There will always be something that can happen in the environment that interrupts or threatens the carefully constructed façade.
That’s important because challenging a reality that is so tightly controlled requires access to information from the self as well as from the outside.
Presumably, if you’re reading this and you suspect you’re in a cultic or totalistic place, you are already beginning to listen to the internal glitch in the milieu control. You have doubts or worries that you’re not ignoring or pushing down.
Listen to those doubts. Actively look for the contradictions that tell you your internal experience doesn’t match up with what the group tells you is happening.
It is important after that to seek out different sources of external information where you can.
There will probably be certain “approved” sources, and the tricky thing is that they may range from outright lies about things that have never happened in the world to biased accounts of documented events. Regardless of which, it’s pretty safe to say that if you feel pressured or forced to stick within the bounds of certain pre-approved sources, they’re probably not giving you the whole picture.
It’s ok to read those and consider them, but they shouldn’t be the sole sources of information. Find ways to seek independent sources with different perspectives. (Don’t just read cult sources that summarize what the “other side” says—actually read the other side). Challenge yourself to truly try to see from the other perspective.
Can you understand how someone might reach a different conclusion?
Does one perspective seem entirely reliant on ignoring certain pieces of information?
Do multiple sources, independent of each other, reach similar conclusions based on their own investigations?
Does the source use so much biased information that you cannot form your own opinion about the evidence alone?
Note: this is also important in the battle against ‘fake news.’ Are reporters reporting on their own investigation of a situation as opposed to merely regurgitating a single source over and over? Are there multiple news sources reporting this happened or one obscure source? Does the language seem impartial or over-the-top and click-baity?
The lack of multiple sources isn’t, in and of itself, indicative that the information is false, but it’s a strong warning to be especially careful to corroborate what that source is claiming or to maintain the understanding that it can’t be corroborated and is, therefore, open to doubt.
Which brings me to an important quality that needs to be developed as you begin to test the boundaries of the milieu control in which you may find yourself—tolerance for ambiguity.
Cults thrive on the desire for certainty.
It’s universally scary and threatening to have one’s worldview challenged. People all over the world react in strange and sometimes violent ways to protect their sense of knowing how the world functions—to feel “right.” (See research on Terror Management Theory for more information about the universality of this)
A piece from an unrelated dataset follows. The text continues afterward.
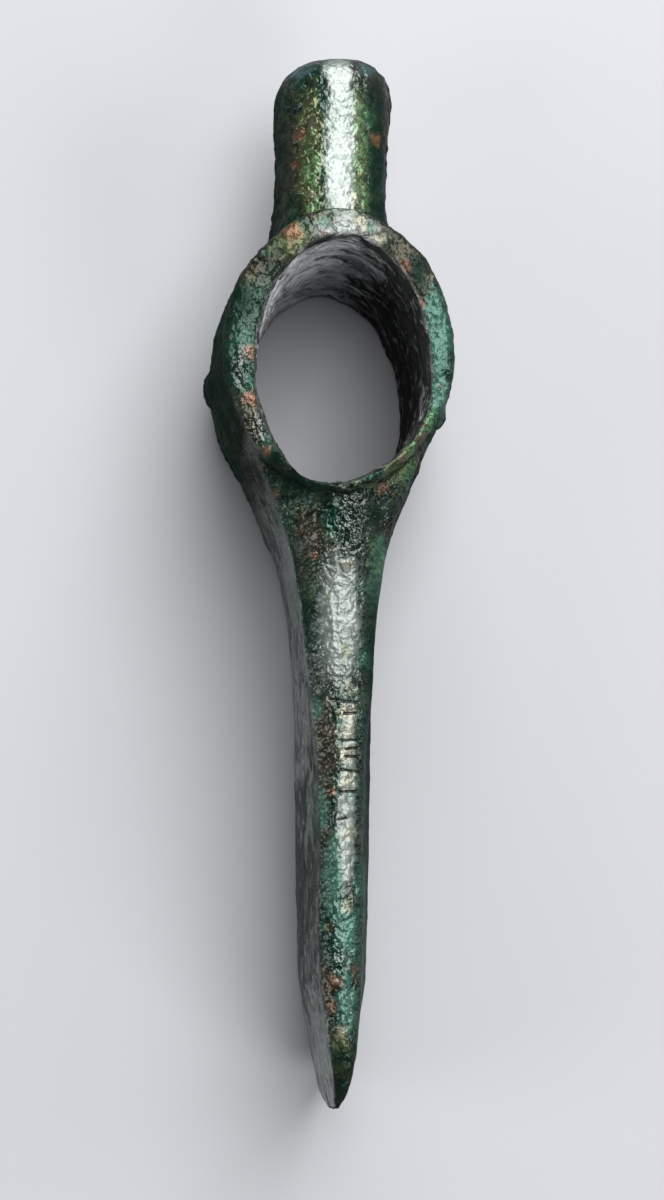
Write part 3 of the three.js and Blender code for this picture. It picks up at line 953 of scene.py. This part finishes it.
def dim_studio(scene):
    """An even, dim light from all round."""
    world = bpy.data.worlds.new("Studio")
    world.use_nodes = True
    background = world.node_tree.nodes["Background"]
    background.inputs["Color"].default_value = STUDIO_COLOUR
    background.inputs["Strength"].default_value = STUDIO_STRENGTH
    scene.world = world


def angled_camera(scene, distance, lens):
    """A camera that looks down on the axe head, with its length upright in the picture."""
    data = bpy.data.cameras.new("Camera")
    data.lens = lens
    data.sensor_width = SENSOR_WIDTH
    data.clip_start = NEAREST_SEEN
    camera = bpy.data.objects.new("Camera", data)
    back = Vector(CAMERA_BACK).normalized()
    right = Vector((0, 1, 0)).cross(back).normalized()
    up = back.cross(right)
    camera.rotation_euler = Matrix((right, up, back)).transposed().to_euler()
    camera.location = Vector(CAMERA_TARGET) * MM + back * distance
    scene.collection.objects.link(camera)
    scene.camera = camera


class AXE_OT_stage(bpy.types.Operator):
    """Build the floor, the soft lights and the camera"""

    bl_idname = "axe.make_stage"
    bl_label = "Floor, Light and Camera"

    def execute(self, context):
        sizes = context.scene.axe_stage
        half = sizes.floor_size / 2
        height = AXE_LOW.z - FLOOR_GAP * MM
        corners = [(x, y, height) for x, y in ((-half, -half), (half, -half), (half, half), (-half, half))]
        mesh = bpy.data.meshes.new("floor")
        mesh.from_pydata(corners, [], [(0, 1, 2, 3)])
        mesh.materials.append(matt_material("Pale floor", sizes.floor_colour))
        floor = bpy.data.objects.new("floor", mesh)
        context.scene.collection.objects.link(floor)
        for name, (place, size, power) in LIGHTS.items():
            soft_light(name, place, size, power)
        dim_studio(context.scene)
        context.scene.view_settings.view_transform = "Standard"
        angled_camera(context.scene, sizes.camera_distance, sizes.lens)
        return {"FINISHED"}


class AXE_PT_panel(bpy.types.Panel):
    """Lists the pieces of the axe head and its stage"""

    bl_label = "Bronze Age Axe Head"
    bl_idname = "AXE_PT_panel"
    bl_space_type = "VIEW_3D"
    bl_region_type = "UI"
    bl_category = "Axe Head"

    def draw(self, context):
        scene = context.scene
        for title, group, operator in (
            ("Relief", scene.axe_relief, "axe.make_head"),
            ("Colours", scene.axe_colours, None),
            ("Stage", scene.axe_stage, "axe.make_stage"),
        ):
            box = self.layout.box()
            box.label(text=title)
            for key in type(group).__annotations__:
                box.prop(group, key)
            if operator:
                box.operator(operator)


CLASSES = (AxeReliefSizes, AxePatinaColours, AxeStageSizes, AXE_OT_head, AXE_OT_stage, AXE_PT_panel)


def register():
    for cls in CLASSES:
        bpy.utils.register_class(cls)
    bpy.types.Scene.axe_relief = PointerProperty(type=AxeReliefSizes)
    bpy.types.Scene.axe_colours = PointerProperty(type=AxePatinaColours)
    bpy.types.Scene.axe_stage = PointerProperty(type=AxeStageSizes)


def unregister():
    del bpy.types.Scene.axe_relief
    del bpy.types.Scene.axe_colours
    del bpy.types.Scene.axe_stage
    for cls in reversed(CLASSES):
        bpy.utils.unregister_class(cls)


def main():
    register()
    bpy.ops.axe.make_head()
    bpy.ops.axe.make_stage()


if __name__ == "__main__":
    main()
But cults especially tend to have a low tolerance for deviance, questioning, disagreement, and the like. Part of the reason why people will self-censor is because it’s just downright scary to think, “What if I’m wrong?”
And the fear of that question is notoriously effective at making people ignore information that contradicts their perspective and seek out information that validates it.
Questioning a cult often means questioning deeply held beliefs that carry tons of fear about all sorts of bad things that might happen if you don’t believe the right way. In order to challenge the outer milieu control effectively, you have to be able to tolerate the discomfort of not knowing the truth.
That doesn’t mean complacency with not knowing. There’s a difference between, “God said it; I believe it; that settles it” and “I don’t know the answer yet, but I’m searching.”
The world is seldom as black and white as cultic groups paint it to be; thus, questioning and searching often means coming across different or conflicting perspectives. Being tolerant of ambiguity will strengthen the ability to engage with those perspectives openly and curiously to learn from them.
The more you expose yourself to different perspectives with openness and the more you practice thinking critically about information you come across, the better you’ll get at making informed decisions about what to believe.
Ultimately, if the cult doctrine/party line/whatever-you-want-to-call-it is true, it will be able to stand up to scrutiny, including the scrutiny of those critical to it.
I would strongly recommend that those interested in Orwell’s 1984 also read Lifton’s Thought Reform and the Psychology of Totalism. Real-life accounts of an Orwellian world and how people recovered.